(Given exercise): Reproduce each line of the material precisely.

= = = = =

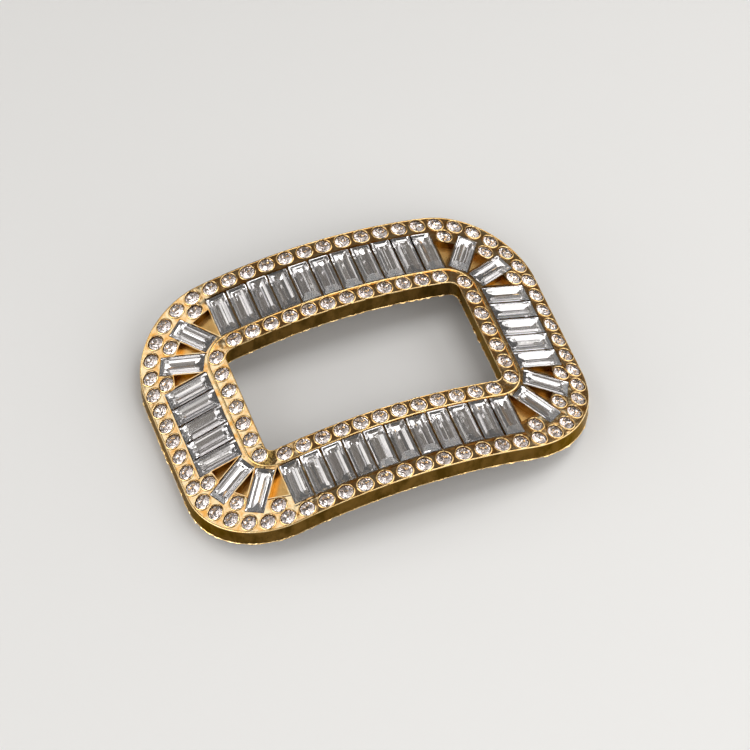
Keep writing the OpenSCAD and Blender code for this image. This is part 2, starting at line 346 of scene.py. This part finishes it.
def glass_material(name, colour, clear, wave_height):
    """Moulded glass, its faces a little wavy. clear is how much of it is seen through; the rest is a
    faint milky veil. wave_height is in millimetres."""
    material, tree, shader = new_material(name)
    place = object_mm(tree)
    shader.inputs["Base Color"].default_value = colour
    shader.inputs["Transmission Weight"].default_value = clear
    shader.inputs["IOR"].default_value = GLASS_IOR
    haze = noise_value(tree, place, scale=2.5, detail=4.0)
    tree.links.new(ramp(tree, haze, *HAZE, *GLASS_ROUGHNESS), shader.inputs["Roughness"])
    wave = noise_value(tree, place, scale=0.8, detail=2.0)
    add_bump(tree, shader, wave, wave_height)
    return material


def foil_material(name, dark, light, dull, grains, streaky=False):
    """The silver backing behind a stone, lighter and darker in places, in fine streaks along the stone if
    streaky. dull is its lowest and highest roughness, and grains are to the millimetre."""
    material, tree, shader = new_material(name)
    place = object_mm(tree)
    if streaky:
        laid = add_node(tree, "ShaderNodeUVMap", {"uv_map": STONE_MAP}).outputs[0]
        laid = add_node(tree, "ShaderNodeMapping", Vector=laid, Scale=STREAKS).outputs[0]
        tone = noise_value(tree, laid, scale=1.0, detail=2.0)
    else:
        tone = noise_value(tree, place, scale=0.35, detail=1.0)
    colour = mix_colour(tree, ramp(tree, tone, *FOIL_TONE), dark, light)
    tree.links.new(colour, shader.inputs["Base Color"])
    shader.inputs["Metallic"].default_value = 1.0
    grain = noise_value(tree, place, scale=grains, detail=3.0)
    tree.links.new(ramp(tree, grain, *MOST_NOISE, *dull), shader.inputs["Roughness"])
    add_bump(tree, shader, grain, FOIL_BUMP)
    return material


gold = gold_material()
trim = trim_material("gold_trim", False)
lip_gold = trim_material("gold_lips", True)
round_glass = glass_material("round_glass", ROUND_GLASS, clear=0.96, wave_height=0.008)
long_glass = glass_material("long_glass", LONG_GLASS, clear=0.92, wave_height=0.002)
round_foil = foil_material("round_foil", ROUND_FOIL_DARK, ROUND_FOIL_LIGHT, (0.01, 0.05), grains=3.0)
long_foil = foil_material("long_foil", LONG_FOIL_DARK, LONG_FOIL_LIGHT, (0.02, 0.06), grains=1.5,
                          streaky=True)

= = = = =

(Reply):
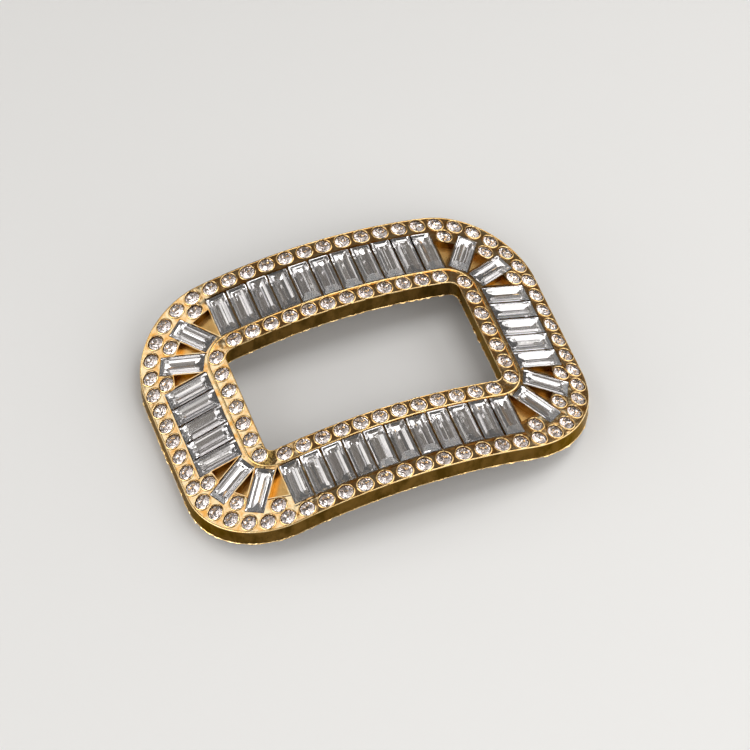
Keep writing the OpenSCAD and Blender code for this image. This is part 2, starting at line 346 of scene.py. This part finishes it.
def glass_material(name, colour, clear, wave_height):
    """Moulded glass, its faces a little wavy. clear is how much of it is seen through; the rest is a
    faint milky veil. wave_height is in millimetres."""
    material, tree, shader = new_material(name)
    place = object_mm(tree)
    shader.inputs["Base Color"].default_value = colour
    shader.inputs["Transmission Weight"].default_value = clear
    shader.inputs["IOR"].default_value = GLASS_IOR
    haze = noise_value(tree, place, scale=2.5, detail=4.0)
    tree.links.new(ramp(tree, haze, *HAZE, *GLASS_ROUGHNESS), shader.inputs["Roughness"])
    wave = noise_value(tree, place, scale=0.8, detail=2.0)
    add_bump(tree, shader, wave, wave_height)
    return material


def foil_material(name, dark, light, dull, grains, streaky=False):
    """The silver backing behind a stone, lighter and darker in places, in fine streaks along the stone if
    streaky. dull is its lowest and highest roughness, and grains are to the millimetre."""
    material, tree, shader = new_material(name)
    place = object_mm(tree)
    if streaky:
        laid = add_node(tree, "ShaderNodeUVMap", {"uv_map": STONE_MAP}).outputs[0]
        laid = add_node(tree, "ShaderNodeMapping", Vector=laid, Scale=STREAKS).outputs[0]
        tone = noise_value(tree, laid, scale=1.0, detail=2.0)
    else:
        tone = noise_value(tree, place, scale=0.35, detail=1.0)
    colour = mix_colour(tree, ramp(tree, tone, *FOIL_TONE), dark, light)
    tree.links.new(colour, shader.inputs["Base Color"])
    shader.inputs["Metallic"].default_value = 1.0
    grain = noise_value(tree, place, scale=grains, detail=3.0)
    tree.links.new(ramp(tree, grain, *MOST_NOISE, *dull), shader.inputs["Roughness"])
    add_bump(tree, shader, grain, FOIL_BUMP)
    return material


gold = gold_material()
trim = trim_material("gold_trim", False)
lip_gold = trim_material("gold_lips", True)
round_glass = glass_material("round_glass", ROUND_GLASS, clear=0.96, wave_height=0.008)
long_glass = glass_material("long_glass", LONG_GLASS, clear=0.92, wave_height=0.002)
round_foil = foil_material("round_foil", ROUND_FOIL_DARK, ROUND_FOIL_LIGHT, (0.01, 0.05), grains=3.0)
long_foil = foil_material("long_foil", LONG_FOIL_DARK, LONG_FOIL_LIGHT, (0.02, 0.06), grains=1.5,
                          streaky=True)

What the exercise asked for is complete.